NIH-funded study suggests specific cells and genes may be potential treatment targets.

Traumatic head injury can have widespread effects in the brain, but now scientists can look in real time at how head injury affects thousands of individual cells and genes simultaneously in mice. This approach could lead to precise treatments for traumatic brain injury (TBI). The study, reported in Nature Communications, was supported by the National Institute of Neurological Disorders and Stroke (NINDS), part of the National Institutes of Health.

Instead of clustering responses according to categories of cells in TBI, we can now see how individual cells in those groups react to head injury.
Patrick Bellgowan, Ph.D., program director at NINDS.

University of California, Los Angeles professors Fernando Gomez-Pinilla, Ph.D. and Xia Yang, Ph.D., along with their colleagues, used a novel method known as Drop-seq to closely look at individual brain cells in the hippocampus, a region involved in learning and memory, after TBI or in uninjured control animals. Drop-seq allows thousands of cells and genes to be analyzed simultaneously. Its creation was in part funded by the NIH’s Brain Research through Advancing Innovative Neurotechnologies (BRAIN) Initiative.
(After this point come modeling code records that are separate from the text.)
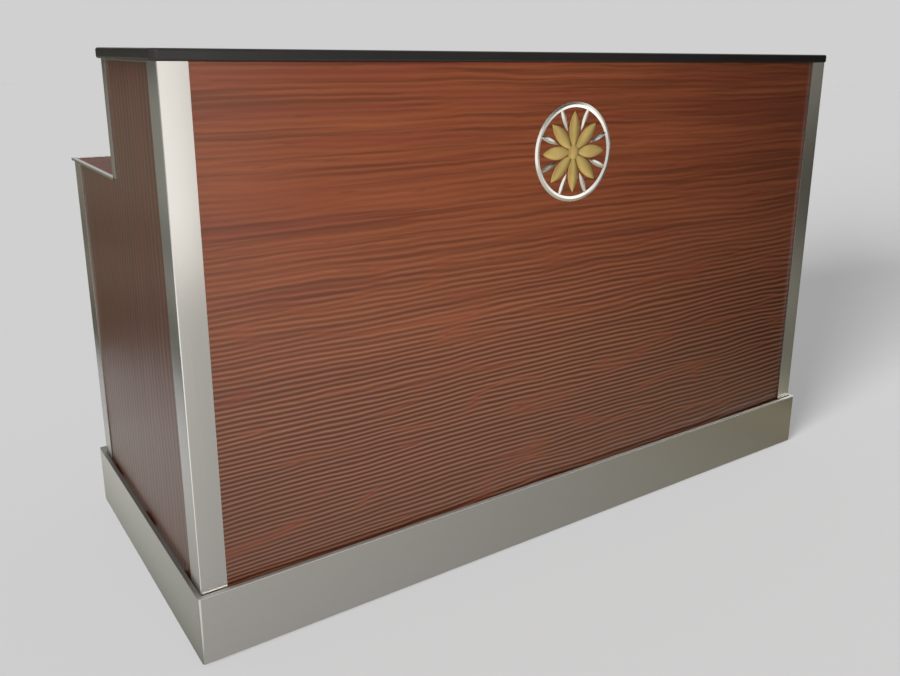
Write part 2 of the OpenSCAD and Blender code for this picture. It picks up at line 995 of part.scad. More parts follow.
module hinge_frame_leaves() {
  color("#c0c2c3")
    both_sides()
      for (z = hinge_levels)
        hinge_frame_leaf(z);
}

module hinge_door_leaves() {
  third = hinge_h / 3;
  clear = knuckle_d / 2 + gap;
  color("#c0c2c3")
    for (z = hinge_levels)
      difference() {
        union() {
          block([hinge_x + clear, rear_y, z], [hinge_x + leaf_w, rear_y + leaf_t, z + hinge_h]);
          hinge_knuckle(z + third, z + 2 * third, clear + 1);
        }
        rod_z(hinge_x, hinge_y, z, z + hinge_h, hinge_pin_d / 2 + fit);
      }
}

// Shelves on pins, one in each cabinet

module shelves() {
  color("#7c4a36")
    both_sides()
      block(
        [-inner_x + 1, inner_y + 4, shelf_z - shelf_t],
        [-divider_out - 1, door_in_y - 22, shelf_z]
      );
}

module shelf_pins() {
  length = 10;
  front_in = 60;
  rear_in = 80;
  z = shelf_z - shelf_t - shelf_pin_d / 2 - fit;
  color("#b5b7b8")
    both_sides()
      for (y = [inner_y + front_in, door_in_y - rear_in]) {
        rod_x(-inner_x, -inner_x + length, y, z, shelf_pin_d / 2);
        rod_x(-divider_out - length, -divider_out, y, z, shelf_pin_d / 2);
      }
}

// Ice bin

module bin_liner() {
  color("#c8cac9") {
    difference() {
      translate([0, 0, bin_floor - liner_t])
        linear_extrude(bin_depth + liner_t)
          bin_mouth(liner_t);
      translate([0, 0, bin_floor])
        linear_extrude(bin_depth + 2 * liner_t)
          bin_mouth(0);
      rod_z(0, bin_y, bin_floor - liner_t - 1, bin_floor + 1, drain_d / 2);
    }
    translate([0, 0, sheet_top])
      linear_extrude(liner_t)
        difference() {
          bin_mouth(rim_w);
          bin_mouth(0);
        }
  }
}

// Stepped rails along the bin's front and rear walls
module bin_rails() {
  length = bin_l - 2 * bin_corner_r;
  section = [
    [0, rail_foot],
    [2 * rail_step, rail_foot],
    [2 * rail_step, rail_low],
    [rail_step, rail_low],
    [rail_step, rail_high],
    [0, rail_high]
  ];
  color("#a8abab")
    for (side = [0, 1])
      translate([0, bin_y, 0])
        mirror([0, side, 0])
          translate([-length / 2, -bin_w / 2, 0])
            rotate([90, 0, 90])
              linear_extrude(length)
                polygon(section);
}

module bin_insulation() {
  color("#e6e2d6")
    difference() {
      translate([0, 0, foam_z])
        linear_extrude(board_z - foam_z)
          bin_mouth(liner_t + foam_t);
      translate([0, 0, bin_floor - liner_t])
        linear_extrude(bin_depth)
          bin_mouth(liner_t + fit);
      rod_z(0, bin_y, foam_z - 1, bin_floor, spout_r + gap);
    }
}

// Flat cover from x0 to x1 with a finger hole near its outer end
module bin_cover(x0, x1, half_w, z, hole_x) {
  color("#bfc1c0")
    translate([0, 0, z])
      linear_extrude(cover_t)
        difference() {
          rounded_rect([x0, bin_y - half_w], [x1, bin_y + half_w], bin_corner_r);
          translate([hole_x, bin_y])
            circle(finger_d / 2);
        }
}

module bin_cover_left() {
  half_w = bin_w / 2 - 2 * gap;
  bin_cover(-cover_end, cover_lap, half_w, rail_high + gap, -cover_end + finger_in);
}

module bin_cover_right() {
  half_w = bin_w / 2 - rail_step - 2 * gap;
  bin_cover(-cover_lap, cover_end, half_w, rail_low + gap, cover_end - finger_in);
}

// Drain: spout through the jacket, ball valve, hose tail

module drain_valve() {
  outlet_z = valve_z - valve_half - hose_tail_l;
  color("#b59a5a")
    difference() {
      union() {
        rod_z(0, bin_y, valve_z, bin_floor - liner_t, spout_r);
        block(
          [-valve_half, bin_y - valve_half, valve_z - valve_half],
          [valve_half, bin_y + valve_half, valve_z + valve_half]
        );
        rod_z(0, bin_y, outlet_z, valve_z - valve_half, hose_tail_d / 2);
      }
      rod_z(0, bin_y, outlet_z - 1, bin_floor, drain_d / 2);
      translate([0, bin_y, valve_z])
        sphere(ball_r + gap);
      rod_y(0, bin_y, bin_y + valve_half + 1, valve_z, stem_r + fit);
    }
}

// Lever, stem and ball; the lever lies across the pipe when the valve is shut
module drain_lever() {
  reach = valve_half + 2;
  face_y = bin_y + reach;
  half = 7;
  color("#b0382e") {
    difference() {
      translate([0, bin_y, valve_z])
        rotate([-90, 0, 0])
          rotate_extrude() {
            intersection() {
              circle(ball_r);
              translate([0, -ball_r])
                square([ball_r, 2 * ball_r]);
            }
            square([stem_r, reach + 1]);
          }
      rod_x(-ball_r - 1, ball_r + 1, bin_y, valve_z, drain_d / 2 - 1);
    }
    rod_y(0, face_y, face_y + lever_t, valve_z, half);
    block([0, face_y, valve_z - half], [lever_l, face_y + lever_t, valve_z + half]);
    rod_y(lever_l, face_y, face_y + lever_t, valve_z, half);
  }
}

// Speed rail: a sheet trough whose ends hook over cleats on the dividers

module speed_rail() {
  hook_z = cleat_top + gap;
  color("#bfc1c0") {
    block([-trough_x, trough_y0, rail_z], [trough_x, trough_y1, rail_z + rail_t]);
    block([-trough_x, trough_y0, rail_z], [trough_x, trough_y0 + rail_t, rail_z + rail_back_h]);
    block([-trough_x, trough_y1 - rail_t, rail_z], [trough_x, trough_y1, rail_z + rail_front_h]);
    both_sides() {
      block([-trough_x, trough_y0, rail_z], [-trough_x + rail_t, trough_y1, hook_z + rail_t]);
      block([-hook_x - rail_t, trough_y0 + 8, hook_z], [-trough_x, trough_y1 - 8, hook_z + rail_t]);
      block(
        [-hook_x - rail_t, trough_y0 + 8, hook_z - hook_drop],
        [-hook_x, trough_y1 - 8, hook_z + rail_t]
      );
    }
  }
}

// Cleats: upright channels screwed to the dividers
module speed_rail_brackets() {
  y0 = trough_y0 + 4;
  y1 = trough_y1 - 4;
  z0 = cleat_top - cleat_h;
  color("#8d8f90")
    both_sides() {
      block([-divider_in, y0, z0], [-divider_in + cleat_t, y1, cleat_top]);
      block([-divider_in, y0, z0], [-cleat_in + cleat_t, y1, z0 + cleat_t]);
      block([-cleat_in, y0, z0], [-cleat_in + cleat_t, y1, cleat_top]);
    }
}

bar_top();
front_panel();
side_panel();  // side_panel_left
mirror([1, 0, 0]) side_panel();  // side_panel_right
corner_trim();  // corner_trim_left
mirror([1, 0, 0]) corner_trim();  // corner_trim_right
rear_trims();
riser_trims();
side_top_strips();
worktop();
worktop_edging();
worktop_board();
kick_skirt();
skirt_spacers();
ornament_silver();
ornament_gold();
base_frame();
base_deck();
divider();  // divider_left
mirror([1, 0, 0]) divider();  // divider_right
bar_top_supports();
top_brackets();
caster_plates();
caster_bolts();
caster_fork(caster_spots[0], false);  // caster_fork_fl
caster_fork(caster_spots[1], false);  // caster_fork_fr
caster_fork(caster_spots[2], true);  // caster_fork_rl
caster_fork(caster_spots[3], true);  // caster_fork_rr
caster_hub(caster_spots[0]);  // caster_hub_fl
caster_hub(caster_spots[1]);  // caster_hub_fr
caster_hub(caster_spots[2]);  // caster_hub_rl
caster_hub(caster_spots[3]);  // caster_hub_rr
caster_tyre(caster_spots[0]);  // caster_tyre_fl
caster_tyre(caster_spots[1]);  // caster_tyre_fr
caster_tyre(caster_spots[2]);  // caster_tyre_rl
caster_tyre(caster_spots[3]);  // caster_tyre_rr
brake_pedal(caster_spots[2]);  // brake_pedal_left
brake_pedal(caster_spots[3]);  // brake_pedal_right
door();  // door_left
mirror([1, 0, 0]) door();  // door_right
door_fittings();  // door_fittings_left
mirror([1, 0, 0]) door_fittings();  // door_fittings_right
hinge_frame_leaves();
hinge_door_leaves();  // hinge_leaf_left
mirror([1, 0, 0]) hinge_door_leaves();  // hinge_leaf_right
door_lock();  // door_lock_left
mirror([1, 0, 0]) door_lock();  // door_lock_right
lock_strikes();
door_catches();
shelves();
shelf_pins();
bin_liner();
bin_rails();
bin_insulation();
bin_cover_left();
bin_cover_right();
drain_valve();
drain_lever();
speed_rail();
speed_rail_brackets();
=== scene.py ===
import json
import math
from collections import namedtuple

import bmesh
import bpy
import numpy as np
from mathutils import Matrix, Vector


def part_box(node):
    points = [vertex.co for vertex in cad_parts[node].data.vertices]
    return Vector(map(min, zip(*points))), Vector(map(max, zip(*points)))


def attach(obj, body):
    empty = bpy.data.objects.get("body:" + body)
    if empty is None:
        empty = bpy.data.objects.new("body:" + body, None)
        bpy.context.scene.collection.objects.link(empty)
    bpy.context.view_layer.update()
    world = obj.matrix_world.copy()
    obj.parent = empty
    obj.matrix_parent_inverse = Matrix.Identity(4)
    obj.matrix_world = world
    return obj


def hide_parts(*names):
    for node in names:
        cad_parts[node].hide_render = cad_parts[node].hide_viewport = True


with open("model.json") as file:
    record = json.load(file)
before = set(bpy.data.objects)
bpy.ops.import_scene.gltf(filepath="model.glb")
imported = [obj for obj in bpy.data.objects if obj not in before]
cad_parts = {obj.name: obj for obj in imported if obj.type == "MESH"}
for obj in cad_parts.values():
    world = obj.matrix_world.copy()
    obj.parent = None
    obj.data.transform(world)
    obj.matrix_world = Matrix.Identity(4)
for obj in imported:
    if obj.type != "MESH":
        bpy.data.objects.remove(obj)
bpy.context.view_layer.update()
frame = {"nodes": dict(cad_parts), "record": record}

# Portable bar: finishes, softened edges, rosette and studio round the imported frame.
# Lengths are metres, as in the frame, unless their comment says mm. The long side lies along X, and the guest
# side faces -Y.

MM = 0.001
record = frame["record"]
body_of = {node: body for body, nodes in record["behaviour"]["bodies"].items() for node in nodes}
slot_of = {part["node"]: part["material_slot"] for part in record["subparts"]}


# Shader building

SMOOTH = {"interpolation_type": "SMOOTHSTEP"}
COLOURS = {"data_type": "RGBA"}


def linear(code):
    """sRGB hex colour as linear RGBA: up to 0.04045 over 12.92, else (c + 0.055) / 1.055 to the power 2.4."""
    channels = [int(code[i:i + 2], 16) / 255 for i in (1, 3, 5)]
    return [c / 12.92 if c <= 0.04045 else ((c + 0.055) / 1.055) ** 2.4 for c in channels] + [1.0]


def out(value):
    """The output in use of a node; a socket or a plain value as it is."""
    if isinstance(value, bpy.types.Node):
        return next(output for output in value.outputs if output.enabled)
    return value


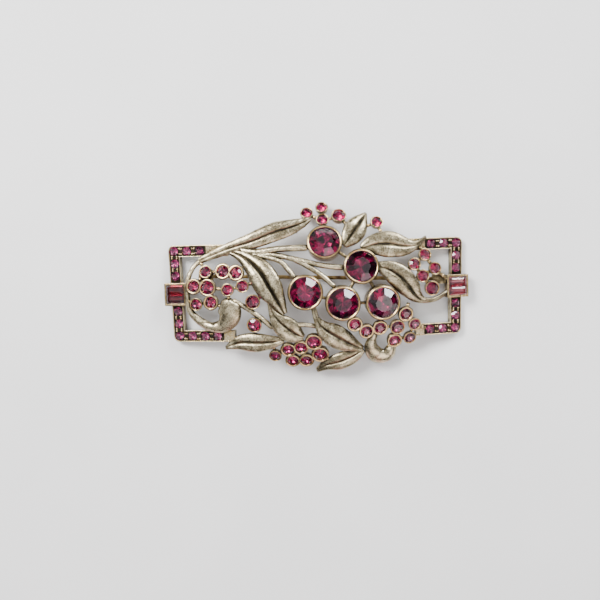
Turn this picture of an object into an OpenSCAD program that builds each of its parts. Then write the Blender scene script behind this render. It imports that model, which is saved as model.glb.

These tools provide us with unprecedented precision to pinpoint exactly which cells and genes to target with new therapies. Another important aspect to this study was the highly collaborative and multidisciplinary nature of the work. Lots of people, from many different scientific areas, made this study possible.
Dr. Yang
We now know the secret life of single cells, including how they coordinate with other cells and how vulnerable they are to injury. In addition, seeing which types of genes, including genes involved in metabolism, were involved across many cell types helps identify processes that may be critical in TBI.  
Dr. Gomez-Pinilla

Future studies will examine how TBI affects cells in areas other than the hippocampus. In addition, more research is needed to learn about long-term effects of TBI. Analyzing individual cells and genes may identify potential therapies for TBI.